Primarily, it stated that the first issue at stake was the fact that marshals are not allowed to attend to incidents until they have been given the go-ahead by race control.

“After the terrible accident of Jules Bianchi in 2014, the FIA's rules regarding recoveries and interventions on the track have been drastically tightened,” said the statement.

“Intervention is only allowed after instructions from race control. On the one hand, this naturally increases the safety of the drivers and marshals, but on the other hand, it has the disadvantage that interventions take a little longer.”

Marshals remove the fire damaged car of Carlos Sainz, Ferrari F1-75, from the circuit

Marshals remove the fire damaged car of Carlos Sainz, Ferrari F1-75, from the circuit

Photo by: Andy Hone / Motorsport Images

The marshals also explained that there were a set of unique circumstances which meant the fire had to be dealt with by a vehicle rather than fire extinguishers carried by individuals.

“Several unfortunate circumstances came together,” they added.

“The place where Sainz parked the Ferrari was not visible from the marshals' stand. They received instructions over the radio to go to the car with fire extinguishers, and when they saw the situation, they made the decision to call in the fire engine (S-car).

“This decision had to be made within seconds and, in retrospect, was absolutely correct. If you remember [Romain] Grosjean's accident [at the 2020 Bahrain GP], in a situation like that, hand-held fire extinguishers are absolutely not enough.

“Therefore, the fire extinguisher was turned off and the car was [left], which led to that unfortunate image on TV of the marshal "running away".

“Another problem was that Sainz, understandably, became nervous in the vehicle and went off the brakes too early. The wedge had to be pushed under the rolling vehicle, which of course made the whole thing extremely difficult.

“However, due to the resistance of the wedge, the vehicle steered in and stopped at the guard rail.

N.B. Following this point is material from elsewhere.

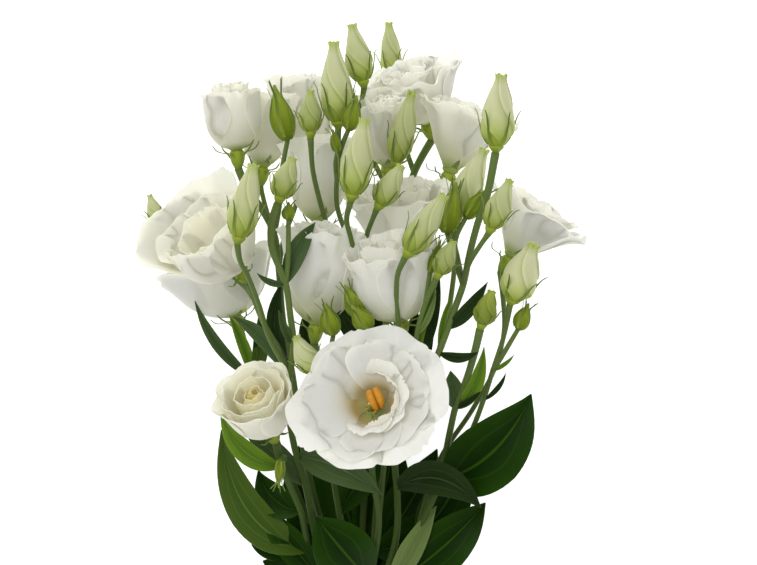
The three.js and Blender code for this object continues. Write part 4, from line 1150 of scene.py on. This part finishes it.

Afterwards, the fire could be extinguished with a few pushes of the extinguisher.”

The marshals admitted that improvements can always be made in how things are handled, but are adamant that they did nothing wrong in terms of the following the correct procedures to deal with the fire.

Carlos Sainz, Ferrari, walks away from his car after a fire

Carlos Sainz, Ferrari, walks away from his car after a fire

Photo by: Andy Hone / Motorsport Images

“Of course, in retrospect, when you look at the TV pictures and recordings from the track cameras, you find things that need to be improved. We will also discuss these internally and together with our people.

“But in this exceptional situation, because a fire is not an everyday occurrence for us either, the marshals reacted well on the whole.

“We had a fire engine on the scene in less than 30 seconds, which would have brought a fast-spreading fire under control. Since Grosjean's accident, it is very important for us to have a lot of "extinguishing power" on the spot immediately in order to protect the driver in the best possible way.

“Another emergency vehicle was already standing by and a third was on its way. Even if Sainz had not come out of the vehicle on his own, we would have been able to protect him in the best possible way.

“We are a team of motorsport enthusiasts who sacrifice their free time for training and exercises in order to do our best for safety along the track at such events.

“We will also take this incident as an opportunity to improve further.”